(CAD and scene scripts)
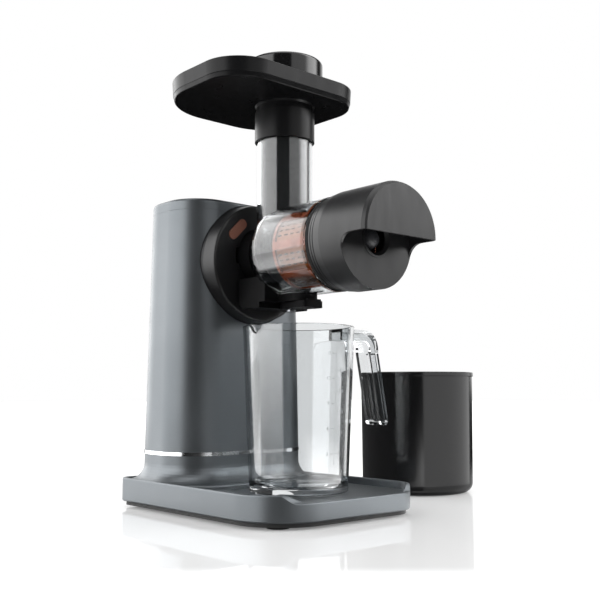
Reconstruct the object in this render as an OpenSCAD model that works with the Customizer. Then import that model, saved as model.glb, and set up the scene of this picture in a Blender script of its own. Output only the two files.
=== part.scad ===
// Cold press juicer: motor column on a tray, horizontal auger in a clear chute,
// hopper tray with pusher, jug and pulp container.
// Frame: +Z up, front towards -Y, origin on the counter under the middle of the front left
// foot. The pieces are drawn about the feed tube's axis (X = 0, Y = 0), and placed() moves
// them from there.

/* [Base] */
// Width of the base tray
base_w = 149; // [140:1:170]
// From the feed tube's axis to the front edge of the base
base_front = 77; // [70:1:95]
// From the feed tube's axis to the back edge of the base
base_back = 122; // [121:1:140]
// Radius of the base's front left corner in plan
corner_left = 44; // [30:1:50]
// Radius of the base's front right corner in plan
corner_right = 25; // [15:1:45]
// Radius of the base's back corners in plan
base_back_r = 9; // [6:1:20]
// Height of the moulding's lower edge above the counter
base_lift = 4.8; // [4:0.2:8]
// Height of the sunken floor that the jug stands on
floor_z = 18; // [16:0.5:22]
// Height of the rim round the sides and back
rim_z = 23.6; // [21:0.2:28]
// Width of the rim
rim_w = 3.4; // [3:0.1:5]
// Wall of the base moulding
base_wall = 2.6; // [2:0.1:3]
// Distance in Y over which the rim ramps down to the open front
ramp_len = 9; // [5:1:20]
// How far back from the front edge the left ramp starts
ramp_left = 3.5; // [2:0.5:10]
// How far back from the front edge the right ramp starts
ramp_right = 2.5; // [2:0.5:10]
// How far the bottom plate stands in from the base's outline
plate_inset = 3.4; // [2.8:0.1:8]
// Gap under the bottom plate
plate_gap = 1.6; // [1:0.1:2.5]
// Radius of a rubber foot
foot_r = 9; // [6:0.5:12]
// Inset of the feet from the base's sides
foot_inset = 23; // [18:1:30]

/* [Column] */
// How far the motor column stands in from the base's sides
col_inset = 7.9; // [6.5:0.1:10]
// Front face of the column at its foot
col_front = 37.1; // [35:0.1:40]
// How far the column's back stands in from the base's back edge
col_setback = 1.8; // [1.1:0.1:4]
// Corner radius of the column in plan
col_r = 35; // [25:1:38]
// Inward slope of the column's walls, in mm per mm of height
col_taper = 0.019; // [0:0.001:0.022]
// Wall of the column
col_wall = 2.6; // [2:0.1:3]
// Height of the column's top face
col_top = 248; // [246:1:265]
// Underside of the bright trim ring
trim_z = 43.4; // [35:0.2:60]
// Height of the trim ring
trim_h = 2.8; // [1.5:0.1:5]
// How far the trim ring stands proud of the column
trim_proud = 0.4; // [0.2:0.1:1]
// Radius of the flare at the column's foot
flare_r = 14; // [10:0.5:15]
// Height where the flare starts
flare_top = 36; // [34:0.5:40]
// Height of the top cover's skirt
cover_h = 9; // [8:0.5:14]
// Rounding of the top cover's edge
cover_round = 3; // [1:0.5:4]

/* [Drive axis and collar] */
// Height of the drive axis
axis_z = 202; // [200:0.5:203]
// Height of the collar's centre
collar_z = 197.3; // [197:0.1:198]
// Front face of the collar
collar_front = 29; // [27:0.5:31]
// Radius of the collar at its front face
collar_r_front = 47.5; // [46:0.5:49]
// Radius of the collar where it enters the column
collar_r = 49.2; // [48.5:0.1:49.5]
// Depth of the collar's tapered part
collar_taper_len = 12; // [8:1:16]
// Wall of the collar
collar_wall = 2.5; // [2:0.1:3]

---

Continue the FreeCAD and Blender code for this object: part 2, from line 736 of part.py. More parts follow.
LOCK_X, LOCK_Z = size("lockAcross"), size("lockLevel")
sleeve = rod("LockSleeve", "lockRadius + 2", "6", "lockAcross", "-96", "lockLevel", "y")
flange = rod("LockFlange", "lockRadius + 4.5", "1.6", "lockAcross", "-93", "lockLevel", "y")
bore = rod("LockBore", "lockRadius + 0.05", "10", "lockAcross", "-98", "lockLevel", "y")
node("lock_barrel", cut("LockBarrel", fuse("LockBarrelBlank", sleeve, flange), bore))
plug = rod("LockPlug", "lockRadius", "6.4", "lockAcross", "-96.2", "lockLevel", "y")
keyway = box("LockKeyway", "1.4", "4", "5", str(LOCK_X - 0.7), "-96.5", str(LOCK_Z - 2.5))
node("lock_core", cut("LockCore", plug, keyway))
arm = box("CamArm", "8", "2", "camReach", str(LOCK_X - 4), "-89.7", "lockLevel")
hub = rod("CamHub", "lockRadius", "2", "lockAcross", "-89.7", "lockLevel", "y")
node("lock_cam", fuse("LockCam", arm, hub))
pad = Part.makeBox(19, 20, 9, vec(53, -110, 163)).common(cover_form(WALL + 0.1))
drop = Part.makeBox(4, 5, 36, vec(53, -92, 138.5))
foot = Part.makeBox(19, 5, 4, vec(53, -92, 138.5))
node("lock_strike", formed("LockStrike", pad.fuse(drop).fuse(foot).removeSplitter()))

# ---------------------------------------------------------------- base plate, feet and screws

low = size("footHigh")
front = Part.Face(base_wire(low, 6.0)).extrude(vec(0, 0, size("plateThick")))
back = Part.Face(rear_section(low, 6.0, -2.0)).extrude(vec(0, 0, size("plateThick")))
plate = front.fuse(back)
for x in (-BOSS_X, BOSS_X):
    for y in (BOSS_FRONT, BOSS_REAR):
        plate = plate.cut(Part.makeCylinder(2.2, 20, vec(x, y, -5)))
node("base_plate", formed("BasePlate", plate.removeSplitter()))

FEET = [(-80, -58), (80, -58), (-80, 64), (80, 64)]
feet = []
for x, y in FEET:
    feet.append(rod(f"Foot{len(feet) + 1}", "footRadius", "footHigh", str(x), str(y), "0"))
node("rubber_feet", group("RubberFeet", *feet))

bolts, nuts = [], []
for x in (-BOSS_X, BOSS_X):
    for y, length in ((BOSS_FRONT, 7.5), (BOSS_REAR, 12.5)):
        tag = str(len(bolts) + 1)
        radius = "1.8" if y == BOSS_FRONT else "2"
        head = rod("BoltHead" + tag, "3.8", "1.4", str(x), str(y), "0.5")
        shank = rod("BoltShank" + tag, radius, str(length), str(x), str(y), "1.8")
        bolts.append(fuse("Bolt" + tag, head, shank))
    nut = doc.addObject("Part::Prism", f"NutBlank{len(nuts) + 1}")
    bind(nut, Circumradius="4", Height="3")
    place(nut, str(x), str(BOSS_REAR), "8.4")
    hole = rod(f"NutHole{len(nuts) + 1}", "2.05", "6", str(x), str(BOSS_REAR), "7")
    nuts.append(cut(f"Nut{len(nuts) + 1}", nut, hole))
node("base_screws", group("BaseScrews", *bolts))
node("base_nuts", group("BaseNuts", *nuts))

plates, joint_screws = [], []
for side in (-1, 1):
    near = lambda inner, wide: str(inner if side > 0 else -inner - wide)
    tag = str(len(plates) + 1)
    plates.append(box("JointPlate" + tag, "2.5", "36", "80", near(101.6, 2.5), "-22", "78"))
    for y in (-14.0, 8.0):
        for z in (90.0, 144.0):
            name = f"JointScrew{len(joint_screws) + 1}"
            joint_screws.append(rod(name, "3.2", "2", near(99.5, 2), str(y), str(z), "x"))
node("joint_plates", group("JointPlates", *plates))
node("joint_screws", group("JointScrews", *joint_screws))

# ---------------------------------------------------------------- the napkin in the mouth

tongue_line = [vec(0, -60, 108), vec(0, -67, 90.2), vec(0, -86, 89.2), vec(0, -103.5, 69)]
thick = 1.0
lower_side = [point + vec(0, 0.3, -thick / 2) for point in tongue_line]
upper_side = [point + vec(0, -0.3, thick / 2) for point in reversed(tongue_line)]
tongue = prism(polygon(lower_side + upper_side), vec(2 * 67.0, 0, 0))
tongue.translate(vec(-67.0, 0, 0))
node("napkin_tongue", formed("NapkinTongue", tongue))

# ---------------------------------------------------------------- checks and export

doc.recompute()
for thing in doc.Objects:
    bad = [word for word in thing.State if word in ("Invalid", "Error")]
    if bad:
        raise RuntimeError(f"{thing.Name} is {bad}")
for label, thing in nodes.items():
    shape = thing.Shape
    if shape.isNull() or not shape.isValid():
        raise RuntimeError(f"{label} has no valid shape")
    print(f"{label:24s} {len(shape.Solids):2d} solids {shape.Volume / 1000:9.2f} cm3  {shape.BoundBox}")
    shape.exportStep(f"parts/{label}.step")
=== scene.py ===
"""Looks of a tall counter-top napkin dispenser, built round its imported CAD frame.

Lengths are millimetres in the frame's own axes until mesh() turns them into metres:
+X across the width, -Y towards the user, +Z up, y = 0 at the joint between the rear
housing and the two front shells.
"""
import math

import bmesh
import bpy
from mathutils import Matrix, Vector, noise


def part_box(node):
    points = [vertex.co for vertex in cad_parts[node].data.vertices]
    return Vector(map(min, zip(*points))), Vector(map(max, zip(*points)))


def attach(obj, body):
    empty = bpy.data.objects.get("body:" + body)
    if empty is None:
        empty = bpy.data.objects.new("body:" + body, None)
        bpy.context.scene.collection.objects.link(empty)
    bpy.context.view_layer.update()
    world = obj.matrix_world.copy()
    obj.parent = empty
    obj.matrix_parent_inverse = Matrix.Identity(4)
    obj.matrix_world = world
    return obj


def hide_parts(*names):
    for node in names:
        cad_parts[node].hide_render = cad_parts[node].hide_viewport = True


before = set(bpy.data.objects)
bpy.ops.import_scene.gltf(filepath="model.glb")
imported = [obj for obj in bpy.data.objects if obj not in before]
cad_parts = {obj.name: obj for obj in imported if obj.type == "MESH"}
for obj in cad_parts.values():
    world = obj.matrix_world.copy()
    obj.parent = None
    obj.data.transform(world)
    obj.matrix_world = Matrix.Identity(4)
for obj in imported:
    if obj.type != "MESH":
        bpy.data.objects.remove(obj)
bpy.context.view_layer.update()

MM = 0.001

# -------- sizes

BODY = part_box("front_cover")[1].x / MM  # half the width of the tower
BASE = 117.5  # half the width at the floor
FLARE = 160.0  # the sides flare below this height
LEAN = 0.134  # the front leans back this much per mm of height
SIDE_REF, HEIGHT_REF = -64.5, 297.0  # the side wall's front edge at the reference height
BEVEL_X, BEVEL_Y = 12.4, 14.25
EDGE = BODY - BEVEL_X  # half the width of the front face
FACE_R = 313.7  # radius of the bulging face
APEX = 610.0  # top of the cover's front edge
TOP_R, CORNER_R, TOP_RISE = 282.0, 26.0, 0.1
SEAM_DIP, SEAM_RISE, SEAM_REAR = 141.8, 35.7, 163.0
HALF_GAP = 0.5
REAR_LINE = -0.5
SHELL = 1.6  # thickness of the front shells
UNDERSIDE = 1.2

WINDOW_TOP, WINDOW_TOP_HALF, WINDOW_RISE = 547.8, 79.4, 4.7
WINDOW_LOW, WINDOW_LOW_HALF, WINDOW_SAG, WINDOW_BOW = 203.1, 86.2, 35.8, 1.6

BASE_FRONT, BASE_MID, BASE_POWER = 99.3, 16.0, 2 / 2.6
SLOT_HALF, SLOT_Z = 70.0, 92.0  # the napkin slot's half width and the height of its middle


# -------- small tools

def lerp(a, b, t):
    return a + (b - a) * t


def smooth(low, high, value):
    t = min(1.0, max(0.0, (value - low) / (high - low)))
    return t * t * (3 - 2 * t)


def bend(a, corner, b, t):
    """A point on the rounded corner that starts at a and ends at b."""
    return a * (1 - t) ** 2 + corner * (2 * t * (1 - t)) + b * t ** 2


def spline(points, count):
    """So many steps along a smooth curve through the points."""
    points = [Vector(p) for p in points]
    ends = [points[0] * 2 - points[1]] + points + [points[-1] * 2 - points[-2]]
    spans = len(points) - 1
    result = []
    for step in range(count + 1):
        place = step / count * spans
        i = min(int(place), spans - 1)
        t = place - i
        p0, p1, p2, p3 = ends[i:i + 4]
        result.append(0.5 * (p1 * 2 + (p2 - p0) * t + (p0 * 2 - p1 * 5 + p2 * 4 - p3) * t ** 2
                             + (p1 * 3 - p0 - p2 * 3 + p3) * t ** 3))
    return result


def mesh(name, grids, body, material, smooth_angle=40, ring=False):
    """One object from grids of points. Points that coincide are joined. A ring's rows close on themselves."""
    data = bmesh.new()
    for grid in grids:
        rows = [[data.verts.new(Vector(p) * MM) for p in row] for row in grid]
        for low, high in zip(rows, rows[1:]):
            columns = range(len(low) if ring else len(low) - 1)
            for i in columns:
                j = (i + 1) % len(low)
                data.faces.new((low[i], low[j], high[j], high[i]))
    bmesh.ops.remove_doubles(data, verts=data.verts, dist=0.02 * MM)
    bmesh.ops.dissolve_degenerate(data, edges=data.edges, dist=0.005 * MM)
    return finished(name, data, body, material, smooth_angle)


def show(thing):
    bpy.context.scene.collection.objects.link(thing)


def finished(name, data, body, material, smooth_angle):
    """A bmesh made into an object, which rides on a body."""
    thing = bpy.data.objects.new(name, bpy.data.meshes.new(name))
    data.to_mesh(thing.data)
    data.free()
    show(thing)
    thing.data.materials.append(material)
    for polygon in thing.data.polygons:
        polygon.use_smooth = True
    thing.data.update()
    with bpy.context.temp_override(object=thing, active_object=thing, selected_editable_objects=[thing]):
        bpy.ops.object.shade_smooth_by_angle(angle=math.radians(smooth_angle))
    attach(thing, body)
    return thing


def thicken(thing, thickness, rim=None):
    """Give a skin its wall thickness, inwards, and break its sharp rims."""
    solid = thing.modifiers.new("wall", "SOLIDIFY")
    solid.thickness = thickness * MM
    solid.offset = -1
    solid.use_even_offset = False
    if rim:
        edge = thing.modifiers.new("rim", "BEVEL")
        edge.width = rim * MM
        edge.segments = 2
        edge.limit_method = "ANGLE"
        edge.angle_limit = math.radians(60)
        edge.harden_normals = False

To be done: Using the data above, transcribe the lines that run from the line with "checks and export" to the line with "bpy.context.scene.collection.objects.link(empty)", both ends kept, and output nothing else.

Exercise output:
# ---------------------------------------------------------------- checks and export

doc.recompute()
for thing in doc.Objects:
    bad = [word for word in thing.State if word in ("Invalid", "Error")]
    if bad:
        raise RuntimeError(f"{thing.Name} is {bad}")
for label, thing in nodes.items():
    shape = thing.Shape
    if shape.isNull() or not shape.isValid():
        raise RuntimeError(f"{label} has no valid shape")
    print(f"{label:24s} {len(shape.Solids):2d} solids {shape.Volume / 1000:9.2f} cm3  {shape.BoundBox}")
    shape.exportStep(f"parts/{label}.step")
=== scene.py ===
"""Looks of a tall counter-top napkin dispenser, built round its imported CAD frame.

Lengths are millimetres in the frame's own axes until mesh() turns them into metres:
+X across the width, -Y towards the user, +Z up, y = 0 at the joint between the rear
housing and the two front shells.
"""
import math

import bmesh
import bpy
from mathutils import Matrix, Vector, noise


def part_box(node):
    points = [vertex.co for vertex in cad_parts[node].data.vertices]
    return Vector(map(min, zip(*points))), Vector(map(max, zip(*points)))


def attach(obj, body):
    empty = bpy.data.objects.get("body:" + body)
    if empty is None:
        empty = bpy.data.objects.new("body:" + body, None)
        bpy.context.scene.collection.objects.link(empty)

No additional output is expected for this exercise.